* [Working data]
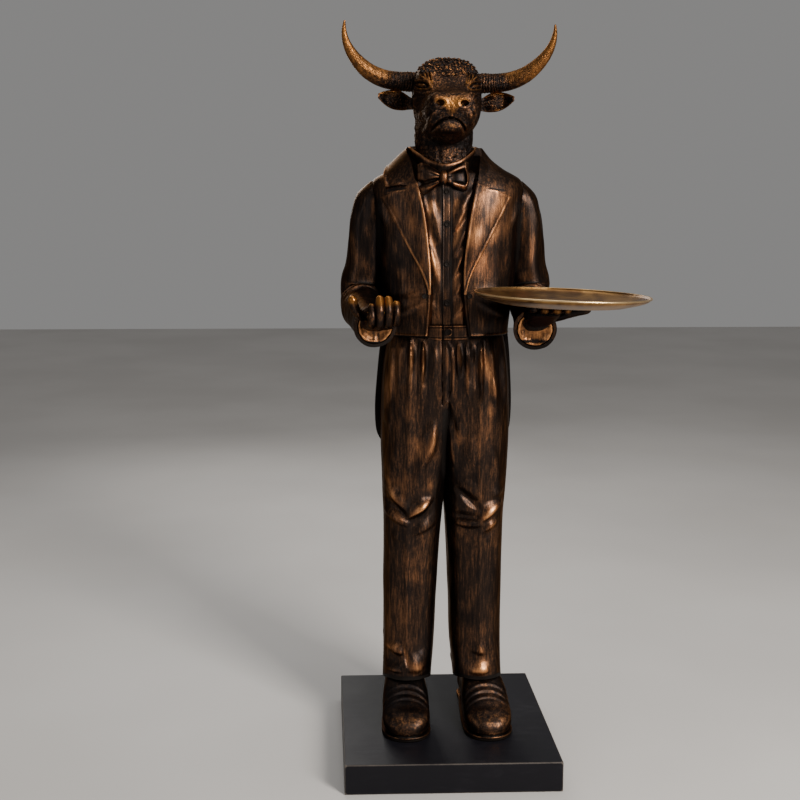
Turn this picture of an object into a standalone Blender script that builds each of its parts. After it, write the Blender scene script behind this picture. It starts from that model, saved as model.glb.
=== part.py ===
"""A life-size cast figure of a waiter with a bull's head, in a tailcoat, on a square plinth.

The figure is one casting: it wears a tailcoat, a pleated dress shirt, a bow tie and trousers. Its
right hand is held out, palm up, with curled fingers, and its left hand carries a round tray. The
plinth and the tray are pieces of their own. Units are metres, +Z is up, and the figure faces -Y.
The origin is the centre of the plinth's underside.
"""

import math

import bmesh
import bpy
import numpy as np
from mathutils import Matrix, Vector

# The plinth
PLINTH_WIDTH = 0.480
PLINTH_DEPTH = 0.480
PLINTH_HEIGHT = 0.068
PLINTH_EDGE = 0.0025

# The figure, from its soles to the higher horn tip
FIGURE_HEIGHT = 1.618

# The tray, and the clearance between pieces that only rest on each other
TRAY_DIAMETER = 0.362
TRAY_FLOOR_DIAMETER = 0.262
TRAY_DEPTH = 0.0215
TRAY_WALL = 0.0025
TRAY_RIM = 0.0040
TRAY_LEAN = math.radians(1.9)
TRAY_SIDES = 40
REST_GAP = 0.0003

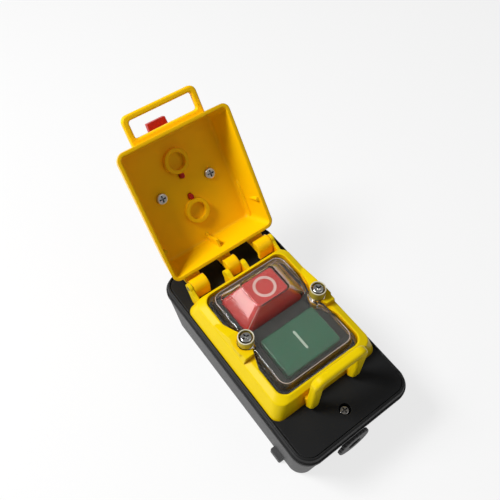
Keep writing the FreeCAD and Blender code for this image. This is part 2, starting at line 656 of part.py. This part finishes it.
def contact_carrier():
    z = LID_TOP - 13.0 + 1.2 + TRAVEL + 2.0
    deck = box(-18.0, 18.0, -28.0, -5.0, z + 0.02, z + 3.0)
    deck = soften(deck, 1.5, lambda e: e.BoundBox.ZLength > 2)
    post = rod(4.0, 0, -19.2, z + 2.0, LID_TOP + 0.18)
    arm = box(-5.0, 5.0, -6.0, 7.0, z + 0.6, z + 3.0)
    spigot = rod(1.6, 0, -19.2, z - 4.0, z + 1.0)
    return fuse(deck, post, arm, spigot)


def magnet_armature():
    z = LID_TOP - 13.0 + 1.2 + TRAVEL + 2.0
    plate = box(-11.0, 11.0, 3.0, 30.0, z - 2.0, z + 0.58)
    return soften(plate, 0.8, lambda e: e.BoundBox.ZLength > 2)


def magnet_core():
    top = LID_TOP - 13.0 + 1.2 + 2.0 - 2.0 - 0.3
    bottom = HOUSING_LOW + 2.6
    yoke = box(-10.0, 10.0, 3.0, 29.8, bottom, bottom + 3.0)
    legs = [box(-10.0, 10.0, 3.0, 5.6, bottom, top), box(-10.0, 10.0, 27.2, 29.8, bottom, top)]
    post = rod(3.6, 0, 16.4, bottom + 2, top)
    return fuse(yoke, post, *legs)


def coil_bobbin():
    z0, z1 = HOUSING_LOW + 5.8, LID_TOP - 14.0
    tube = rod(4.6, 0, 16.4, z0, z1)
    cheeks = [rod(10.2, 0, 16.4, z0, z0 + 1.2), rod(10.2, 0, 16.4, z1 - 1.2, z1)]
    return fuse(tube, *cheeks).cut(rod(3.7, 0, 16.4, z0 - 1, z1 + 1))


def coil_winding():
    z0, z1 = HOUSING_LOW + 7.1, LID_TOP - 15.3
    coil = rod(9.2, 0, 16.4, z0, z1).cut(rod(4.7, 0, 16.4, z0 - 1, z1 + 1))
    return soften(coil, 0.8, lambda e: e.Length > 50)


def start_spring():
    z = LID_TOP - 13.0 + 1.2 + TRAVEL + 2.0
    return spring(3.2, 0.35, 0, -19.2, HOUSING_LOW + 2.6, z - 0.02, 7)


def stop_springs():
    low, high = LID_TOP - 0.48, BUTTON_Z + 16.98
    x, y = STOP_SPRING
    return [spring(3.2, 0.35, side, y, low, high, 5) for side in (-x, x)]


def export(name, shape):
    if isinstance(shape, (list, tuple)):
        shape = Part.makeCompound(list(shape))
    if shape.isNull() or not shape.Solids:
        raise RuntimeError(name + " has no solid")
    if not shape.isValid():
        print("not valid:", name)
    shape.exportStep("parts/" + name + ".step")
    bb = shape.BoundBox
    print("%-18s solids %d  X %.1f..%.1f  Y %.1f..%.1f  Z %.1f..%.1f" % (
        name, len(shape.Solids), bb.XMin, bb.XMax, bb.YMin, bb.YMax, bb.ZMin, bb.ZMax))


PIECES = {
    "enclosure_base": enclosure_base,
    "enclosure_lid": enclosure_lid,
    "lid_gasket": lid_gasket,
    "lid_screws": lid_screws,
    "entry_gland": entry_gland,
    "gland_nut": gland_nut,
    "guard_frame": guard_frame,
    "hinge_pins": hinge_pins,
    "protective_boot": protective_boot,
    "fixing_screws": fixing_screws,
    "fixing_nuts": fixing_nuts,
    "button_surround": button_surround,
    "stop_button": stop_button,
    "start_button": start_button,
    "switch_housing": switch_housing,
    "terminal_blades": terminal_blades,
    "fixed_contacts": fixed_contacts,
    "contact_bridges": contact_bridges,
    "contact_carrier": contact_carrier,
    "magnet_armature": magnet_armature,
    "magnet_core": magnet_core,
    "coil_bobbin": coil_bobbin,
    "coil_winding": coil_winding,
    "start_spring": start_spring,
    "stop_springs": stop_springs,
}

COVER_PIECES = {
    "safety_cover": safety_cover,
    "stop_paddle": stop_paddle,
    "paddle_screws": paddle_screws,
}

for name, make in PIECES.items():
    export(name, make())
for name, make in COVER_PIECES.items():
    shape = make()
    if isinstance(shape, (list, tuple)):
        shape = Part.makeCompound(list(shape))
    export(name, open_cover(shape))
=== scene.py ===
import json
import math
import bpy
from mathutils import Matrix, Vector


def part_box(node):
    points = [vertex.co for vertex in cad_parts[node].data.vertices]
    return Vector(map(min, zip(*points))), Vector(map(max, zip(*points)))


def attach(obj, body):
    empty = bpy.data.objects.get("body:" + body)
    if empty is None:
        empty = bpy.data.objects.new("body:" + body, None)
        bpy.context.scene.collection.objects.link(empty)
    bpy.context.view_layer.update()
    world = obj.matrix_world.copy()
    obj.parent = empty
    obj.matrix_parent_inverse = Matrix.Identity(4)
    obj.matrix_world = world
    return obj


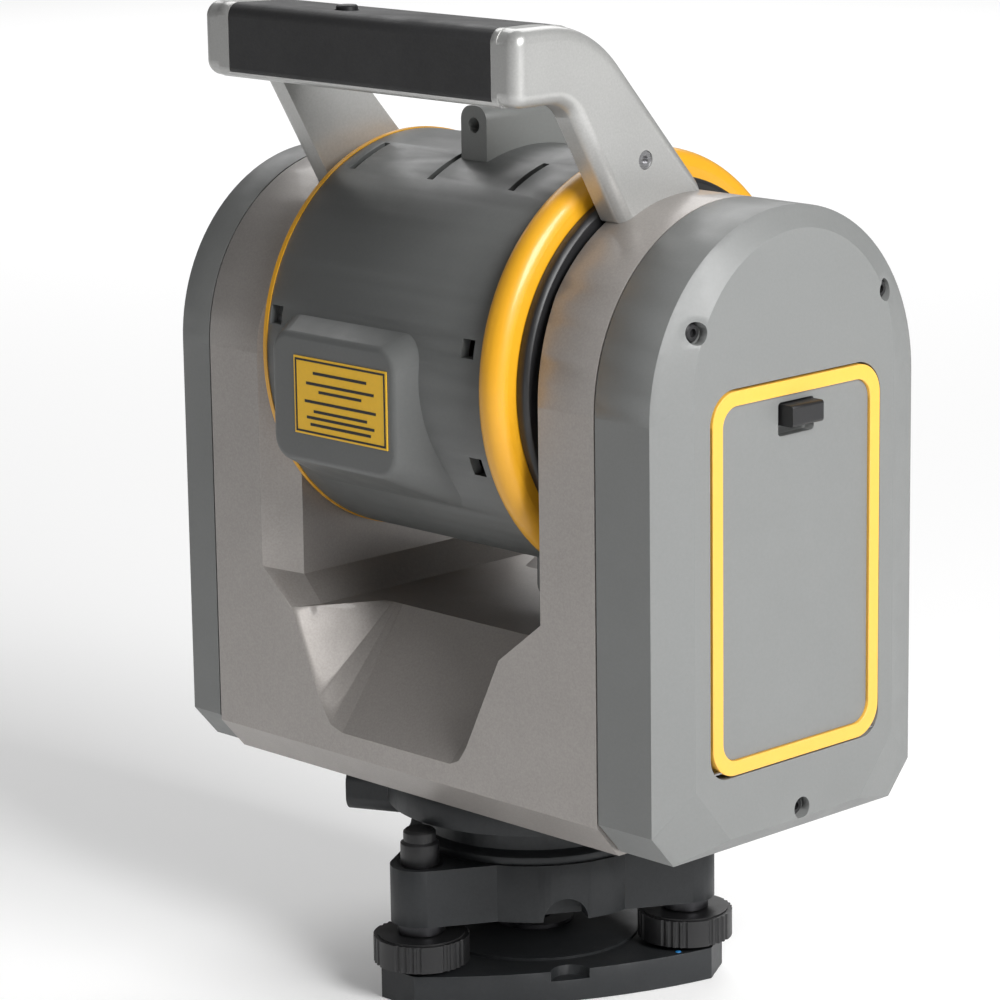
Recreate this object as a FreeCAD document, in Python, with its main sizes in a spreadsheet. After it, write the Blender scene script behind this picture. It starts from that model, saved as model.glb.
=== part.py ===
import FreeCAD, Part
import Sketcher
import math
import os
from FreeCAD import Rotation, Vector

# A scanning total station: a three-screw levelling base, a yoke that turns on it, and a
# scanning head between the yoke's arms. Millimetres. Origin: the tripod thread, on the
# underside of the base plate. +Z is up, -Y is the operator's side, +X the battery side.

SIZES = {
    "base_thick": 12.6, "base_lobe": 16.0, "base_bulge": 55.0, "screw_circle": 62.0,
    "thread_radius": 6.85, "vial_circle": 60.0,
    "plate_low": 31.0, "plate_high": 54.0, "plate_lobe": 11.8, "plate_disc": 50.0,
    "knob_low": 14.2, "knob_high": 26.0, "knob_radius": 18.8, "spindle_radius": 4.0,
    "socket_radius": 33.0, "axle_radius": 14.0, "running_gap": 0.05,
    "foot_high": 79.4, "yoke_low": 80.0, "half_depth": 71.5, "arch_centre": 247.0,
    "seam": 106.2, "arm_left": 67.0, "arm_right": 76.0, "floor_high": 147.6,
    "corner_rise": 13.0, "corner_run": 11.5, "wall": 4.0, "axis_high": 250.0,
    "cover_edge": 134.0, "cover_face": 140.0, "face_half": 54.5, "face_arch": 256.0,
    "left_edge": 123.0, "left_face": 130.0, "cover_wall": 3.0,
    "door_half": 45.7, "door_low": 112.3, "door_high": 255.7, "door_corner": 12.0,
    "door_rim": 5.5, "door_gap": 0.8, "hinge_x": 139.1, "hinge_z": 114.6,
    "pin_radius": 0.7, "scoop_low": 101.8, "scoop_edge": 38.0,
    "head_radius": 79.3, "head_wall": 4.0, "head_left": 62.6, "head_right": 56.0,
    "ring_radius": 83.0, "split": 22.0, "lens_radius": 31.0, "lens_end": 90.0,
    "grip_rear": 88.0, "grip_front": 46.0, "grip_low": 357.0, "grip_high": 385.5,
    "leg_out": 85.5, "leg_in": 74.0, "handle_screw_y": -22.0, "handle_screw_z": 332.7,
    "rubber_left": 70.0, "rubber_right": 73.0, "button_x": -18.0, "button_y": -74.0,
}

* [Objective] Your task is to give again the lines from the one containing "Recreate this object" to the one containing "# underside of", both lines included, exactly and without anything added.

* [Solution to the exercise]
Recreate this object as a FreeCAD document, in Python, with its main sizes in a spreadsheet. After it, write the Blender scene script behind this picture. It starts from that model, saved as model.glb.
=== part.py ===
import FreeCAD, Part
import Sketcher
import math
import os
from FreeCAD import Rotation, Vector

# A scanning total station: a three-screw levelling base, a yoke that turns on it, and a
# scanning head between the yoke's arms. Millimetres. Origin: the tripod thread, on the
# underside of the base plate. +Z is up, -Y is the operator's side, +X the battery side.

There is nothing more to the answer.